### DO THIS:
Begin at the first line and end at the line containing "return ring - block((SLIDER_X, SLIDER_X". Extract exactly those lines.

### INFORMATION SHOWN:
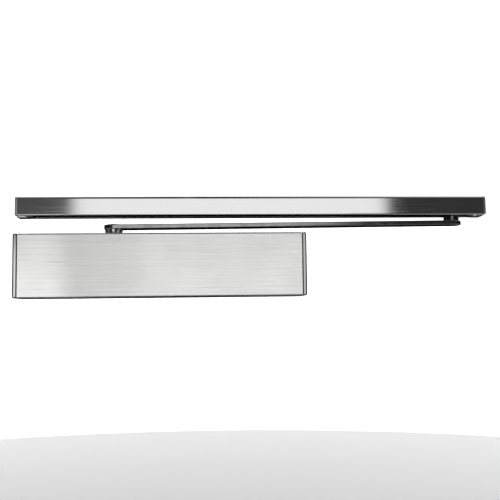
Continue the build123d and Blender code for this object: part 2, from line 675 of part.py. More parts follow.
def pin_circlip():
    """Open retaining ring in the pin's groove."""
    ring = rod_z(RING_R, RING_LOW, RING_HIGH, SLIDER_X, SLIDER_Y)
    ring -= rod_z(PIN_R - 0.58, RING_LOW - 1, RING_HIGH + 1, SLIDER_X, SLIDER_Y)
    gap_z = (RING_LOW - 1, RING_HIGH + 1)
    return ring - block((SLIDER_X, SLIDER_X + 8), (SLIDER_Y - 1.4, SLIDER_Y + 1.4), gap_z)


# ---------------------------------------------------------------- guide rail
def slide_block():
    """Plastic block that runs in the rail on the arm's pin."""
    half_length = 12.0
    gap = 0.3
    shape = block(
        (SLIDER_X - half_length, SLIDER_X + half_length),
        (CAVITY_FRONT + gap, CAVITY_BACK - gap),
        (CAVITY_LOW + gap, CAVITY_HIGH - gap),
    )
    shape = fillet(shape.edges().filter_by(Axis.Z), 2.0)
    shape -= rod_z(PIN_R + FIT, CAVITY_LOW - 1, CAVITY_HIGH + 1, SLIDER_X, SLIDER_Y)
    shape -= rod_z(RING_R + 1.0, RING_LOW - 0.4, CAVITY_HIGH + 1, SLIDER_X, SLIDER_Y)
    return shape


def frame_hole_places():
    """X of every frame screw hole in the rail."""
    return [TRACK_CENTRE_X + side * span / 2 for span in FRAME_HOLE_SPACINGS for side in (-1, 1)]


def track_rail():
    """Extruded channel with its slot on the underside and screw holes in the back."""
    span = (RAIL_LEFT, RAIL_RIGHT)
    rail = block(span, (RAIL_FRONT, 0), (RAIL_BOTTOM, RAIL_TOP))
    rail += block(span, (TRACK_LIP_END + 0.1, 0), (RAIL_UNDERSIDE, RAIL_BOTTOM + 1))
    ends = (RAIL_LEFT - 1, RAIL_RIGHT + 1)
    rail -= block(ends, (CAVITY_FRONT, CAVITY_BACK), (CAVITY_LOW, CAVITY_HIGH))
    slot = (SLIDER_Y - SLOT_WIDTH / 2, SLIDER_Y + SLOT_WIDTH / 2)
    rail -= block(ends, slot, (RAIL_UNDERSIDE - 1, CAVITY_LOW + 1))
    for x in frame_hole_places():
        rail -= rod_y(FRAME_HOLE_R, -RAIL_WALL - 1, 1, x, RAIL_SCREW_Z)
        rail -= rod_y(FRAME_ACCESS_R, RAIL_FRONT - 1, CAVITY_FRONT + 1, x, RAIL_SCREW_Z)
    return rail


def with_rounded_front(shape):
    """Round the two long front edges of a piece as high as the track."""
    middle = TRACK_BOTTOM + TRACK_HEIGHT / 2
    for radius, side in ((TRACK_TOP_EDGE_R, 1), (TRACK_BOTTOM_EDGE_R, -1)):
        edges = front_edges(shape, TRACK_FRONT_SIDE_Y)
        shape = fillet([edge for edge in edges if (edge.center().Z - middle) * side > 0], radius)
    return shape


def track_cover():
    """Sheet cover clipped over the rail's top, front and lower lip."""
    span = (RAIL_LEFT, RAIL_RIGHT)
    outer = block(span, (-TRACK_DEPTH, 0), (TRACK_BOTTOM, TRACK_TOP))
    outer = with_rounded_front(outer)
    ends = (span[0] - 1, span[1] + 1)
    inside = (TRACK_BOTTOM + TRACK_SHEET, TRACK_TOP - TRACK_SHEET)
    cover = outer - block(ends, (-TRACK_DEPTH + TRACK_SHEET, 1), inside)
    cover -= block(ends, (TRACK_LIP_END, 1), (TRACK_BOTTOM - 1, TRACK_BOTTOM + TRACK_SHEET + 0.5))
    return cover


def track_end_cap_right():
    """Rail end cap: plate, spigot in the channel and a tongue under the slot."""
    inner_x = RAIL_RIGHT + 0.05
    outer_x = TRACK_RIGHT
    cap = block((inner_x, outer_x), (-TRACK_DEPTH, 0), (TRACK_BOTTOM, TRACK_TOP))
    cap = with_rounded_front(cap)
    rim_edges = cap.faces().sort_by(Axis.X)[-1].edges().filter_by(lambda edge: edge.center().Y < -1)
    cap = fillet(rim_edges, 1.0)
    gap = 0.3
    cap += block(
        (inner_x - SPIGOT_LENGTH, inner_x + 0.5),
        (CAVITY_FRONT + gap, CAVITY_BACK - gap),
        (CAVITY_LOW + gap, CAVITY_HIGH - gap),
    )
    throat = (SLIDER_Y - SLOT_WIDTH / 2 + gap, SLIDER_Y + SLOT_WIDTH / 2 - gap)
    cap += block((inner_x - SPIGOT_LENGTH, inner_x + 0.5), throat, (TRACK_BOTTOM - 0.2, CAVITY_LOW + 1))
    half = TONGUE_WIDTH / 2
    tongue_z = (TRACK_BOTTOM - TONGUE_DROP, TRACK_BOTTOM)
    nose_x = inner_x - TONGUE_REACH + half
    tongue = block((nose_x, outer_x - 1.2), (SLIDER_Y - half, SLIDER_Y + half), tongue_z)
    tongue += rod_z(half, *tongue_z, nose_x, SLIDER_Y)
    cap += tongue
    screw_x = inner_x - SPIGOT_LENGTH / 2
    cap -= rod_z(1.5, tongue_z[0] - 1, CAVITY_LOW + 6.0, screw_x, SLIDER_Y)
    cap -= cone_z(2.9, 1.5, tongue_z[0], tongue_z[0] + 1.4, screw_x, SLIDER_Y)
    return cap


def mirrored_on_track(shape):
    """Mirror image across the middle of the rail."""
    return Pos(2 * TRACK_CENTRE_X, 0, 0) * mirrored_x(shape)


def track_end_cap_left():
    """Mirror image of the right rail cap."""
    return mirrored_on_track(track_end_cap_right())


def track_cap_screws():
    """Countersunk screw through the tongue of each rail cap."""
    screw_x = RAIL_RIGHT + 0.05 - SPIGOT_LENGTH / 2
    low = TRACK_BOTTOM - TONGUE_DROP
    screw = cone_z(2.8, 1.5, low + 0.05, low + 1.35, screw_x, SLIDER_Y)
    screw += rod_z(1.5 - SEAT_GAP, low + 1.0, CAVITY_LOW + 5.0, screw_x, SLIDER_Y)
    for across, along in ((1.7, 0.3), (0.3, 1.7)):
        slot_x = (screw_x - across, screw_x + across)
        screw -= block(slot_x, (SLIDER_Y - along, SLIDER_Y + along), (low, low + 0.8))
    return [screw, mirrored_on_track(screw)]


def track_buffers():
    """Rubber stop against the spigot of each rail cap."""
    face_x = RAIL_RIGHT - SPIGOT_LENGTH
    buffer = block(
        (face_x - BUFFER_LENGTH, face_x),
        (CAVITY_FRONT + 0.6, CAVITY_BACK - 0.6),
        (CAVITY_LOW + 0.6, CAVITY_HIGH - 0.6),
    )
    return [buffer, mirrored_on_track(buffer)]


# ---------------------------------------------------------------- the parts
MAKERS = [
    mounting_plate,
    closer_housing,
    housing_screws,
    body_cover,
    cover_end_cap_left,
    cover_end_cap_right,
    end_cap_screws,
    spindle_hole_plug,
    gallery_plug,
    cylinder_end_plug,
    spring_end_plug,
    end_plug_o_rings,
    power_adjusting_screw,
    spring_seat,
    main_spring,
    piston,
    piston_seals,
    check_valve_ball,
    check_valve_retainer,
    pinion_spindle,
    upper_needle_bearing,
    lower_needle_bearing,
    spindle_seals,
    gland_nuts,
    arm_hub,
    main_arm,
    arm_fixing_screw,
    slider_pin,
    pin_circlip,
    slide_block,
    track_rail,
    track_cover,
    track_end_cap_left,
    track_end_cap_right,
    track_cap_screws,
    track_buffers,
]


def save(name, shape):
    """Write one node; a list of solids is kept as a group."""
    solids = shape if isinstance(shape, list) else [shape]
    whole = [solid for item in solids for solid in item.solids()]
    export_step(whole[0] if len(whole) == 1 else Compound(children=whole), f"parts/{name}.step")


os.makedirs("parts", exist_ok=True)
for maker in MAKERS:
    save(maker.__name__, maker())
for valve_name, valve_x in VALVE_X.items():
    save(valve_name, valve(valve_x))
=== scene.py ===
"""Looks of a slide-rail door closer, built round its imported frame.

The frame gives every size and place. Pieces are shaped in millimetres and set down in metres.
"""

import json
import logging
import math
from dataclasses import dataclass, field, replace
from enum import Enum
from typing import Callable, ClassVar, Iterable, Sequence

import bmesh
import bpy
from mathutils import Matrix, Vector


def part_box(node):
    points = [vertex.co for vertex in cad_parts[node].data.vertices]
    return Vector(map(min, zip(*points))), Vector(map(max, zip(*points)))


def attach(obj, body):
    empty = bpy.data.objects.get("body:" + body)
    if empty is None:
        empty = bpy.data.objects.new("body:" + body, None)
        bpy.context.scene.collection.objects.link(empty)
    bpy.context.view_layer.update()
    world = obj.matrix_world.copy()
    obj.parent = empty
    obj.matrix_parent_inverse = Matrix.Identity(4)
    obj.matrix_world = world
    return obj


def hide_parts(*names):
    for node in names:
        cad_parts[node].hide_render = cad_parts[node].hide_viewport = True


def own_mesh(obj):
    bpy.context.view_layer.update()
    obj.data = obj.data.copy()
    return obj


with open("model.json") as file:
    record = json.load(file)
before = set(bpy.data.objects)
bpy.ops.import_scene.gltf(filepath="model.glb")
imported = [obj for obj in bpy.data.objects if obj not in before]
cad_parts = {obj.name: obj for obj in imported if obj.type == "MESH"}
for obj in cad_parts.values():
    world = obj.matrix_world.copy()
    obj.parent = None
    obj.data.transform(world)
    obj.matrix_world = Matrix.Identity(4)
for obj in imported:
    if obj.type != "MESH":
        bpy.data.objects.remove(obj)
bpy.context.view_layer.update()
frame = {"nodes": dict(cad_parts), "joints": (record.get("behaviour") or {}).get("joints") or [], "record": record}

MM = 0.001
PAST = 1.0  # how far a cutter runs past the face that it cuts, in millimetres
LOG = logging.getLogger("door_closer")

Point = tuple[float, float]
Corner = tuple[float, float, float]
Colour = tuple[float, float, float]


# ------------------------------------------------------------------ shader wrapper
class Field:
    """A number that varies over a surface, with arithmetic that adds Math nodes."""

    def __init__(self, graph: "Graph", socket: bpy.types.NodeSocket) -> None:
        """Wrap one output socket of a node tree."""
        self.graph = graph
        self.socket = socket

    def __add__(self, other: "Field | float") -> "Field":
        """Sum."""
        return self.graph.math("ADD", self, other)

    __radd__ = __add__

    def __mul__(self, other: "Field | float") -> "Field":
        """Product."""
        return self.graph.math("MULTIPLY", self, other)

    __rmul__ = __mul__

    def __sub__(self, other: "Field | float") -> "Field":
        """Difference."""
        return self.graph.math("SUBTRACT", self, other)

    def __rsub__(self, other: "Field | float") -> "Field":
        """Difference with the plain number first."""
        return self.graph.math("SUBTRACT", other, self)

    def fade(self, low: float, high: float) -> "Field":
        """Smooth step.

        Args:
            low: value at and below which the step is 0.
            high: value at and above which the step is 1.

        Returns:
            The stepped field.
        """
        node = self.graph.node(
            "ShaderNodeMapRange",
            {"interpolation_type": "SMOOTHSTEP"},
            {"Value": self, "From Min": low, "From Max": high},
        )
        return Field(self.graph, node.outputs["Result"])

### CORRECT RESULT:
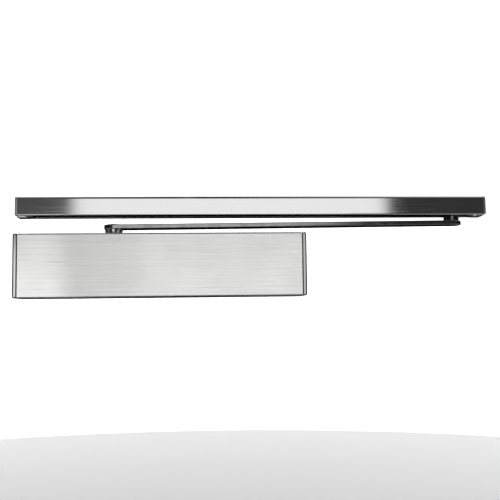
Continue the build123d and Blender code for this object: part 2, from line 675 of part.py. More parts follow.
def pin_circlip():
    """Open retaining ring in the pin's groove."""
    ring = rod_z(RING_R, RING_LOW, RING_HIGH, SLIDER_X, SLIDER_Y)
    ring -= rod_z(PIN_R - 0.58, RING_LOW - 1, RING_HIGH + 1, SLIDER_X, SLIDER_Y)
    gap_z = (RING_LOW - 1, RING_HIGH + 1)
    return ring - block((SLIDER_X, SLIDER_X + 8), (SLIDER_Y - 1.4, SLIDER_Y + 1.4), gap_z)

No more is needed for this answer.